1996 | Classical | Pop

Three of Ashley's landmark recordings, Automatic Writing (1979), Purposeful Lady Slow Afternoon (1971) and She Was A Visitor (1967). Composed in recorded form over a period of five years, Automatic Writing is the result of Robert Ashley's fascination with involuntary speech. He has recorded and analyzed the repeated lines of his own mantra and extracted four musical characters. The result is quiet, mysterious, melancholy and an early form of ambient music. Purposeful Lady Slow Afternoon, and She Was a Visitor are excerpts from an opera entitled That Morning Thing that was composed in 1966-67. Purposeful Lady Slow Afternoon is Ashley's attempt to demonstrate the dichotomy between the rational--whatever can be explained in words--and its opposite--which is not irrational or a-rational, but which cannot be explained in words.
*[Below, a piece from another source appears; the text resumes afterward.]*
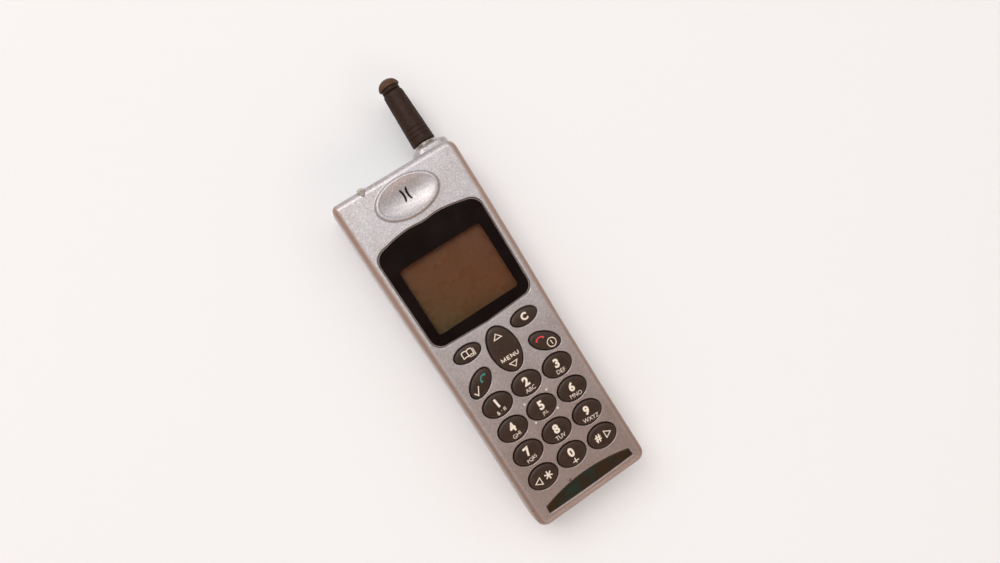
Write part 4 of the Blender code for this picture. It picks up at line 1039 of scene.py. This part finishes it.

A woman describes a sexual encounter in matter-of-fact detail. The rhythm of the woman's voice, the processed back-up chorus, the recurring bell tone, and the pervading tape hiss, are at once unsettling and soothing. She Was a Visitor is another form of description, it is intended to be understood as a form of rumor. The chorus is divided into groups, each headed by a leader. A lone speaker repeats the title sentence throughout the entire performance. The separate phonemes of this sentence are picked up freely by the group leaders and are relayed to the group members, who sustain them softly and for the duration of one natural breath. The time lag between the group leaders' phoneme choices and those phonemes being picked up by members of the group produces a staggered, chant-like effect, with the sounds moving outward from the nearest performer to the farthest. Booklet notes by Robert Ashley.